Vale lembrar que em ação de reintegração de posse não cabe a discussão sobre a titularidade do bem, pois o seu legítimo proprietário poderá retomá-lo, a qualquer tempo e na via processual adequada, daquele que eventualmente venha a possuí-lo indevidamente.
Compulsando os autos verifico que a autora foi legitimamente investida na posse por transmissão da mesma da Sra. ALDIMAR DE LIMA, filha da legítima proprietária (fls. 14-15), através de instrumento particular de compra e venda de fls. 12 que em que pese ser inservível para transmitir a propriedade vale como relevante prova da posse justa do imóvel por parte da autora.

DISPOSITIVO
ANTE O EXPOSTO, julgo PROCEDENTE o pedido de reintegração de posse, confirmando a liminar anteriormente concedida, devendo o bem ser restituído definitivamente à requerente MARIA MESSIAS FERREIRA DA SILVA.
Considerando o caráter dúplice das ações possessórias, expeça-se mandado de reintegração definitiva de posse do bem objeto da presente lide em favor dos demandantes.

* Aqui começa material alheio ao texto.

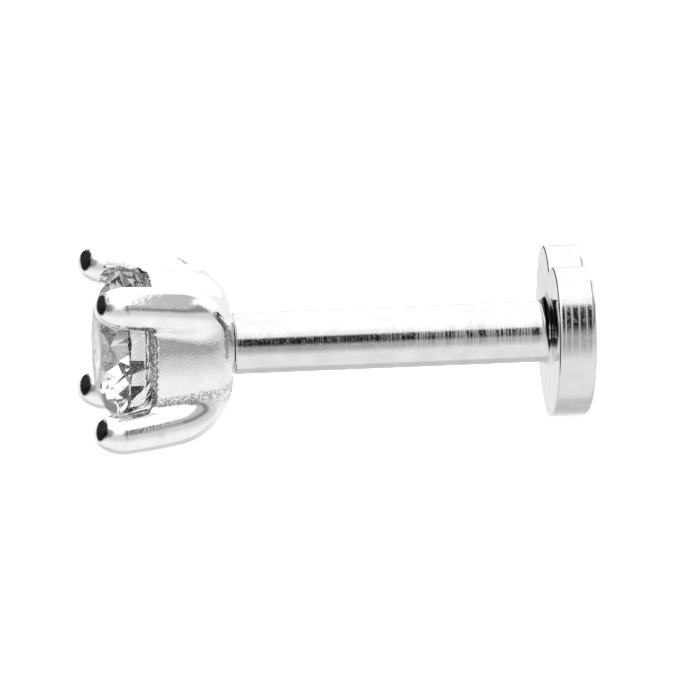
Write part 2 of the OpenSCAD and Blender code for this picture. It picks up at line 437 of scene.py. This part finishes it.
def turned(profile, ring):
    """A closed skin of revolution about the stud's axis, with ring points round it: profile is a
    list of (distance along the stud from the post's open end, radius), starting and ending on
    the axis."""
    along = np.array([p[0] for p in profile])
    radius = np.array([p[1] for p in profile])
    turn = np.arange(ring) * 2 * math.pi / ring
    x = post_end_x / MM + np.repeat(along[1:-1, None], ring, axis=1)
    y = radius[1:-1, None] * np.cos(turn)
    z = axis_z / MM + radius[1:-1, None] * np.sin(turn)
    points = np.stack([x, y, z], axis=-1).reshape(-1, 3)
    ends = [[post_end_x / MM + along[k], 0, axis_z / MM] for k in (0, -1)]
    points = np.concatenate([points, ends])
    rows = np.arange((len(profile) - 3) * ring).reshape(-1, ring)
    faces = np.stack([rows, rows + ring, np.roll(rows + ring, -1, axis=1), np.roll(rows, -1, axis=1)],
                     axis=-1).reshape(-1, 4).tolist()
    first = np.arange(ring)
    last = first + (len(profile) - 3) * ring
    start_point = len(points) - 2
    faces += [[start_point, int(a), int(b)] for a, b in zip(first, np.roll(first, -1))]
    faces += [[start_point + 1, int(b), int(a)] for a, b in zip(last, np.roll(last, -1))]
    return points, faces


def pin_steel_painted_dark():
    """Unpolished steel coloured near black as painted shade, seen only as a dark line in the seam
    between the setting and the post.
    """
    material, start, dress = finish_of("pin_steel_painted_dark")
    place = start.node("ShaderNodeTexCoord", output=3)
    grain = start.node("ShaderNodeTexNoise", {}, {"Vector": place, "Scale": 15000.0, "Detail": 2.0})
    # Painted shade: a near-black colour that stands in for the shade in the seam
    shade = start.node("ShaderNodeValToRGB",
                       {"stops": [(0.3, (0.08, 0.08, 0.085, 1)), (0.7, (0.16, 0.16, 0.16, 1))]},
                       {"Fac": grain})
    dress(Base_Color=shade, Metallic=1.0, Roughness=0.4 + grain * 0.2)
    return material


pin_root = -0.2
pin_point = 0.05
pin_ring = 64
pin_profile = [(pin_root, 0), (pin_root, pin_r), (pin_l - pin_point, pin_r), (pin_l, pin_r - pin_point),
               (pin_l, 0)]
pin = mesh_piece("setting_pin", *turned(pin_profile, pin_ring), pin_steel_painted_dark(), crease=30)
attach(pin, "root")
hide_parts("claw_setting")

# Heart-backed post
# A turned steel post with a blind hole in its open end, flared at the other end into a flat
# heart. The heart's outer edge is rounded over and its inner edge only broken. Fine cutter marks
# run round the post and the heart's wall, and a dark crescent on top of the flare is a painted
# reflection.

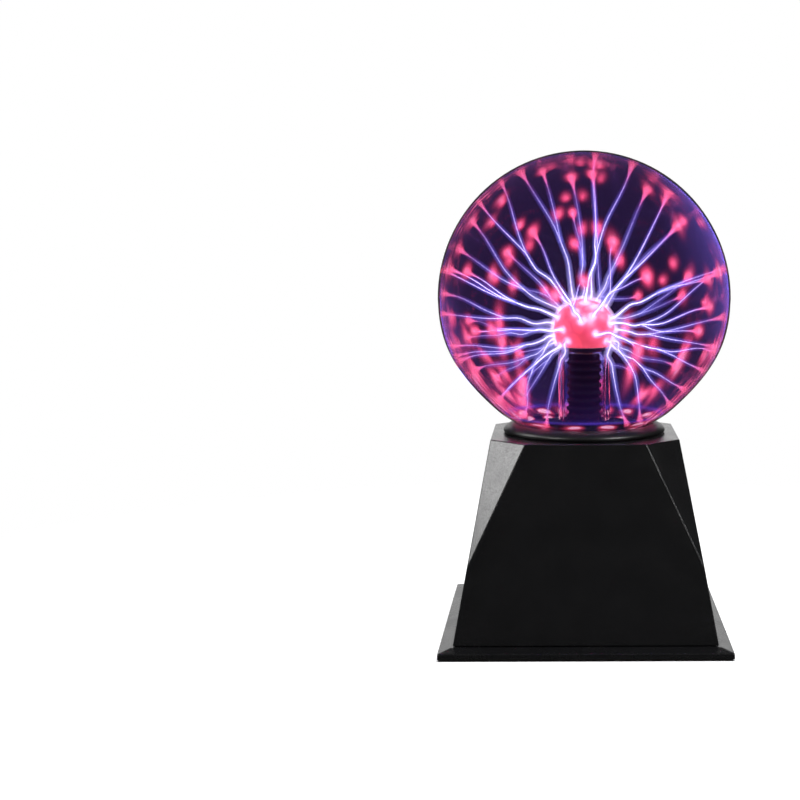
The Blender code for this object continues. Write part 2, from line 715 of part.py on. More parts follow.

Condeno o réu CLESIO CARREIRO no pagamento das custas processuais e honorários advocatícios, que, com amparo no art. 20, § 4º, do CPC, fixo em R$ 622,00 (seiscentos e vinte e dois reais), porém, dispenso o pagamento tendo em vista que o mesmo é beneficiário da Justiça Gratuita deferida neste momento.
P.R.I
Amarante do Maranhão /MA, 10 de setembro de 2012.